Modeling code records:
-=-=-
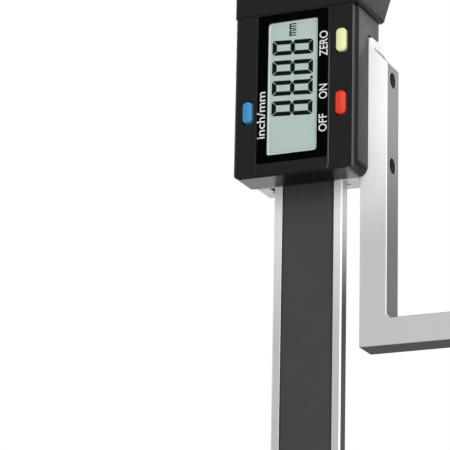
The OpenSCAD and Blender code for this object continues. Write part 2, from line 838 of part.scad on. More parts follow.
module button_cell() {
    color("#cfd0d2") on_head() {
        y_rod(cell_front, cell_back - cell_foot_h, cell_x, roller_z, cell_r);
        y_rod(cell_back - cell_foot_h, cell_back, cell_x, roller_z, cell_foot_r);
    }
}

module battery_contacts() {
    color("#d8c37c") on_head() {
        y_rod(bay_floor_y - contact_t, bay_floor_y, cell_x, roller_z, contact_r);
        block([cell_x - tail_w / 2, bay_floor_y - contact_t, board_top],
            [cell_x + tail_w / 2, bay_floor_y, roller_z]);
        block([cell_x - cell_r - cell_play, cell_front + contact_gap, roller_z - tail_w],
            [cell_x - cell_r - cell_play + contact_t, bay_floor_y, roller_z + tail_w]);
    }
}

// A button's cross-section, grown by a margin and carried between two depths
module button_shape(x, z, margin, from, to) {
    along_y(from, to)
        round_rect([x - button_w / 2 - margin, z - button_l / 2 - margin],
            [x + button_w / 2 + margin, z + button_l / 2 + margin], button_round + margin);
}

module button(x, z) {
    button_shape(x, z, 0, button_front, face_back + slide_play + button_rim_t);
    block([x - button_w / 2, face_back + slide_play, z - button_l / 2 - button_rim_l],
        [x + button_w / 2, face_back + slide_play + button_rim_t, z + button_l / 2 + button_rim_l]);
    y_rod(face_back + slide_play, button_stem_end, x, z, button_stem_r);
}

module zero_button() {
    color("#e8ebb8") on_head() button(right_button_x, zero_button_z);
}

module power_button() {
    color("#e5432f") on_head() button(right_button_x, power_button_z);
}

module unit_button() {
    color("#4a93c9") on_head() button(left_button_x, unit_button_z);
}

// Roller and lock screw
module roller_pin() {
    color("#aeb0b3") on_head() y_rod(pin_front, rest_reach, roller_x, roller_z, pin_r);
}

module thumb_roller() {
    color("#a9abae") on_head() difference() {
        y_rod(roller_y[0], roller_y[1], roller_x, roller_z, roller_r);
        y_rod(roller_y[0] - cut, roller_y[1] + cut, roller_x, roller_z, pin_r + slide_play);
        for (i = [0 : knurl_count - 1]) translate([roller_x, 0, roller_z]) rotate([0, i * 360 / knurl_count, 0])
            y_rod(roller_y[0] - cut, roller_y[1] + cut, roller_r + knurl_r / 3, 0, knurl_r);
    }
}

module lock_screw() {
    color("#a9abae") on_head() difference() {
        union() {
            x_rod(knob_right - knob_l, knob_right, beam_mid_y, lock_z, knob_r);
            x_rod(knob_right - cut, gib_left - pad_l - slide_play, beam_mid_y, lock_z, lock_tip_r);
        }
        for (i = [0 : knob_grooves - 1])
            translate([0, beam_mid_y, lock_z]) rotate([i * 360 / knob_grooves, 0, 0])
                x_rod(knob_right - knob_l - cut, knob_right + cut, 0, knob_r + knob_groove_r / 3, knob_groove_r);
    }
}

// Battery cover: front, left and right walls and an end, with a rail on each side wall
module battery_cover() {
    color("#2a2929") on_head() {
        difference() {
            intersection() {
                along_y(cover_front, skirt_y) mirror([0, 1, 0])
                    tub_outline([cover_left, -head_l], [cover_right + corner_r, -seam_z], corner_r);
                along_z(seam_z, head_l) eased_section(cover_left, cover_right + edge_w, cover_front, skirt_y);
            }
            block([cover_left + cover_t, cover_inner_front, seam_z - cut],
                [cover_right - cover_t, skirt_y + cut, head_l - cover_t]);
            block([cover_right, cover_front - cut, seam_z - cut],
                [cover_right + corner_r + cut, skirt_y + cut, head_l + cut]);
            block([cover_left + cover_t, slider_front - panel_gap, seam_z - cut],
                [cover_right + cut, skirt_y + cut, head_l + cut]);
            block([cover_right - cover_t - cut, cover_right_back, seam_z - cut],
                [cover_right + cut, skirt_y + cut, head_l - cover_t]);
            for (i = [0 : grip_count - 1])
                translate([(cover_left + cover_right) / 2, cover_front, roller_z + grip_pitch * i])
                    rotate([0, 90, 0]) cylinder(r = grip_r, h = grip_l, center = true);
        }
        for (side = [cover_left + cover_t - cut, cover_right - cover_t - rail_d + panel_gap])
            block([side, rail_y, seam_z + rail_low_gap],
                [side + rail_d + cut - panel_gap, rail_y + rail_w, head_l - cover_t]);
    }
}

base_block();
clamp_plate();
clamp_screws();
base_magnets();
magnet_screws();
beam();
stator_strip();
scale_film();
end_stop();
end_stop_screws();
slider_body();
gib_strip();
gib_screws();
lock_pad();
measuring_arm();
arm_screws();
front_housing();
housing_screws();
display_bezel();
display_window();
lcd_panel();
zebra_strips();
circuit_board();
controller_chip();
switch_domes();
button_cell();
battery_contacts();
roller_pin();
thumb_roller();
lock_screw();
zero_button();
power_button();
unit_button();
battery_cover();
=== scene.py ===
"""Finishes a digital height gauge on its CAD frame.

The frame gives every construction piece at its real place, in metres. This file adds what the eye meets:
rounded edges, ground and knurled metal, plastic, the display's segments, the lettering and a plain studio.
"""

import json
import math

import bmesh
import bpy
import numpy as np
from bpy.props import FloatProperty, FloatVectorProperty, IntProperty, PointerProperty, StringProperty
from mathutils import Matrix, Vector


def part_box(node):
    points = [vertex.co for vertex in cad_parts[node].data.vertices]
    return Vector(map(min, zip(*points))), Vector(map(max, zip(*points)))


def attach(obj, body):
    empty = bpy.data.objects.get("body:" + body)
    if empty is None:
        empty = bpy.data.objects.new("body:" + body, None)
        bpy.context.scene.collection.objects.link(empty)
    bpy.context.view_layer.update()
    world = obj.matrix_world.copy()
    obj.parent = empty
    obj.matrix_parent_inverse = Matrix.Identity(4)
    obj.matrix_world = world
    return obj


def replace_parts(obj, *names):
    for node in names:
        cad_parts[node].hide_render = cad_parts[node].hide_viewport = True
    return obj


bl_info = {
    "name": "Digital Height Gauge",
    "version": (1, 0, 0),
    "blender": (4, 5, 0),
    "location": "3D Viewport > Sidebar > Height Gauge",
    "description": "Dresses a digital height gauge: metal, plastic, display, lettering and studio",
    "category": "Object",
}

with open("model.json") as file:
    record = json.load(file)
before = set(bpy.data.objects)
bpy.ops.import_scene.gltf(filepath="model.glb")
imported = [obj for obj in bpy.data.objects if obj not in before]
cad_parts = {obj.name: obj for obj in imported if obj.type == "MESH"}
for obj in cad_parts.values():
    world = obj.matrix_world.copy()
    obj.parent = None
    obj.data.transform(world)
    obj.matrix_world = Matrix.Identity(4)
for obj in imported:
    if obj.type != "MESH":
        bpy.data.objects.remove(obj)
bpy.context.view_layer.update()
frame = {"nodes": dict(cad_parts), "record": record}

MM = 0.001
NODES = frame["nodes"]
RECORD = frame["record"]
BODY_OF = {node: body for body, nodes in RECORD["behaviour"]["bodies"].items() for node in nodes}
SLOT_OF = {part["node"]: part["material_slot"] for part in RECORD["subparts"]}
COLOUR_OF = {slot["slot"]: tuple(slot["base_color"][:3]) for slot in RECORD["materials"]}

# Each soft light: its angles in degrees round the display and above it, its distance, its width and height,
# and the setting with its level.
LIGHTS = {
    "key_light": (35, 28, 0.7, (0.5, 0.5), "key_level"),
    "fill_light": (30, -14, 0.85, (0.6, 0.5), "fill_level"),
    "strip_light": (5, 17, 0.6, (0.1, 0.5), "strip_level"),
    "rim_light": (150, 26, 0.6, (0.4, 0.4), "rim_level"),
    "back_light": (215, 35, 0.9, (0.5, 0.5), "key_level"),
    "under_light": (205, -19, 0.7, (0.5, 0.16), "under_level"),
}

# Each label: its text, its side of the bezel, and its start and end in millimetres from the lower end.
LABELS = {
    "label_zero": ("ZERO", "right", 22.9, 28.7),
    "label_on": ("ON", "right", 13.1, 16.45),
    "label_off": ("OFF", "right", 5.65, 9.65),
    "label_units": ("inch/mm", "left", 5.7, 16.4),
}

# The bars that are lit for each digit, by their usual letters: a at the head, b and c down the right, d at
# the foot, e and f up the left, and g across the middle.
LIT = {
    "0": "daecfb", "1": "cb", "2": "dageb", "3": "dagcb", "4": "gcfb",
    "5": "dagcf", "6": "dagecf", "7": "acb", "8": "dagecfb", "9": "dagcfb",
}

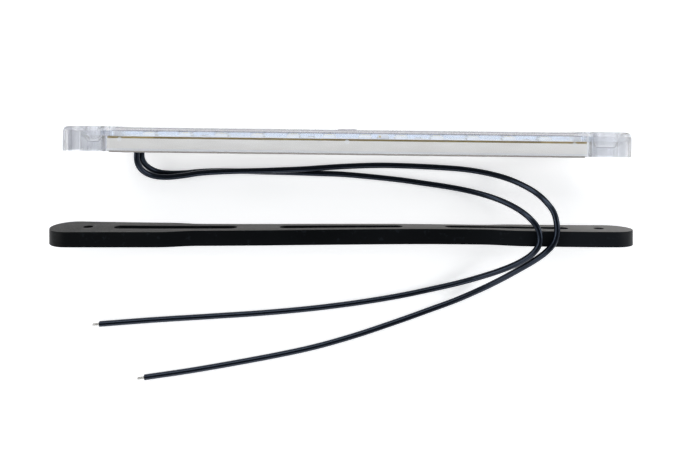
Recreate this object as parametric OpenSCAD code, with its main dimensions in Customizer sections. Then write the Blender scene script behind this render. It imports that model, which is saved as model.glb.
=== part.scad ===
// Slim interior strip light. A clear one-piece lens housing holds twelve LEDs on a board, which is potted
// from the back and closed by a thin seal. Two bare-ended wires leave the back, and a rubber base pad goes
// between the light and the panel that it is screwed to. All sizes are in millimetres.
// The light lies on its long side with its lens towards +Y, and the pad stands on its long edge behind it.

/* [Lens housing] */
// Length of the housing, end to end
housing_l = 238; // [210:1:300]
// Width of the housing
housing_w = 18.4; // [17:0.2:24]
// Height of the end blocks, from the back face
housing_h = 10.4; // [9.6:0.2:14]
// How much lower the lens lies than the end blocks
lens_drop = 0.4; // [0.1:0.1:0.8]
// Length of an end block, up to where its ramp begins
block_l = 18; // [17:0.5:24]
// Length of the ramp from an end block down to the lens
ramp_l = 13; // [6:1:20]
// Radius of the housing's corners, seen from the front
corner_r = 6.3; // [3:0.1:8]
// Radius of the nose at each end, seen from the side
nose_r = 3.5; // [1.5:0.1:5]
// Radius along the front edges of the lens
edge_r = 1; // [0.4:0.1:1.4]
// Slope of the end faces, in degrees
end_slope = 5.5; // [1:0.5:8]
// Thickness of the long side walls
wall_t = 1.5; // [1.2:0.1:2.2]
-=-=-
Required task:
Give back, word for word, each line from the one containing "base_block();" down to the one containing "if empty is", including those two lines.

Exercise answer:
base_block();
clamp_plate();
clamp_screws();
base_magnets();
magnet_screws();
beam();
stator_strip();
scale_film();
end_stop();
end_stop_screws();
slider_body();
gib_strip();
gib_screws();
lock_pad();
measuring_arm();
arm_screws();
front_housing();
housing_screws();
display_bezel();
display_window();
lcd_panel();
zebra_strips();
circuit_board();
controller_chip();
switch_domes();
button_cell();
battery_contacts();
roller_pin();
thumb_roller();
lock_screw();
zero_button();
power_button();
unit_button();
battery_cover();
=== scene.py ===
"""Finishes a digital height gauge on its CAD frame.

The frame gives every construction piece at its real place, in metres. This file adds what the eye meets:
rounded edges, ground and knurled metal, plastic, the display's segments, the lettering and a plain studio.
"""

import json
import math

import bmesh
import bpy
import numpy as np
from bpy.props import FloatProperty, FloatVectorProperty, IntProperty, PointerProperty, StringProperty
from mathutils import Matrix, Vector


def part_box(node):
    points = [vertex.co for vertex in cad_parts[node].data.vertices]
    return Vector(map(min, zip(*points))), Vector(map(max, zip(*points)))


def attach(obj, body):
    empty = bpy.data.objects.get("body:" + body)
    if empty is None:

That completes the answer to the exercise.